I was advised earlier by legislative counsel that the crown cannot appear in this particular amendment because only the crown can determine disbursements of funds, but let me explain to the parliamentary assistant why I'm moving this particular amendment. I want to make it clear that money that comes out of the trust and then is paid to a municipality or a regional municipality is going to be used for very specific purposes, either for rehabilitation or environmental protection. I'm trying to narrow the scope to ensure that money that goes in for a specific purposes, because it is going in for a specific purpose, when it goes out to municipalities and regional municipalities has to be for that intended purpose. "The crown" should be deleted because if it's kept in, as it appears, it will be out of order.

The Vice-Chair: This amendment is out of order.

Ms Martel: Because "the crown" appears, right?

The Vice-Chair: As it's read.

Ms Martel: Then I would want to just strike out from "the crown in right of Ontario," and then have it read, "Payments made under paragraph 4 of subsection (2) to a regional municipality or a local municipality shall be used...." Do you want me to read the whole thing again? Subsection (2.1) is revised and would read, "(2.1) Payments made under paragraph 4 of subsection (2) to a regional municipality or a local municipality shall be used only for the purpose of environmental protection or rehabilitation."

The Vice-Chair: Does that satisfy counsel? Okay. With that change in the motion, in the amendment, then it is in order. Shall we have some discussion on this? You've given some introductory comments? Does the parliamentary assistant wish to comment?

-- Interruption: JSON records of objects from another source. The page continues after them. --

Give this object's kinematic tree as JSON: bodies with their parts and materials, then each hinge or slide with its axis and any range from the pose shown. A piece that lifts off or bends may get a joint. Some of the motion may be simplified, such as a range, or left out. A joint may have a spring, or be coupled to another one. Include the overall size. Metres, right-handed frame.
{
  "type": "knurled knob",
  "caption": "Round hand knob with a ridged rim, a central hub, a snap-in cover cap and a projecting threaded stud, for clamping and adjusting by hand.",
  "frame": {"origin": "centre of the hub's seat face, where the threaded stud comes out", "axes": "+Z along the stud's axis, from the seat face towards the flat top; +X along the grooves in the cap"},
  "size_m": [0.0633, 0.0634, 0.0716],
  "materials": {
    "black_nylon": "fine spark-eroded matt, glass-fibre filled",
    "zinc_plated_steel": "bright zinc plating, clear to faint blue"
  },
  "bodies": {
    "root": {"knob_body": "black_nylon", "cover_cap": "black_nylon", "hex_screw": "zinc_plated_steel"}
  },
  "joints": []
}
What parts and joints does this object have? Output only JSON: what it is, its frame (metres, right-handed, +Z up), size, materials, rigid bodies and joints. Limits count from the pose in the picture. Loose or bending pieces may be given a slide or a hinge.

Mr Klees: I'd like to point out that the ministry already has the authority to focus the manner and purpose of any disbursements under clause 67(f) of the Aggregate Resources Act. That's done by regulation. Our position would be that this amendment, on the basis of the fact that the authority is there already, would be redundant and not necessary.

Ms Martel: If I might, though, the disbursement here is being made by the trust, not by the minister, and the trust is a new creation under this particular act. My argument would be that you've clearly got two different sets of authority. Whatever the minister does in terms of disbursements of other moneys is unrelated to what I'm trying to get at here, which is my concern that the money that flows out is tightly monitored, that it goes out for the very specific purposes, as I've outlined, of environmental protection or rehabilitation, and that the municipalities, regional or local, are authorized to spend but only in that regard.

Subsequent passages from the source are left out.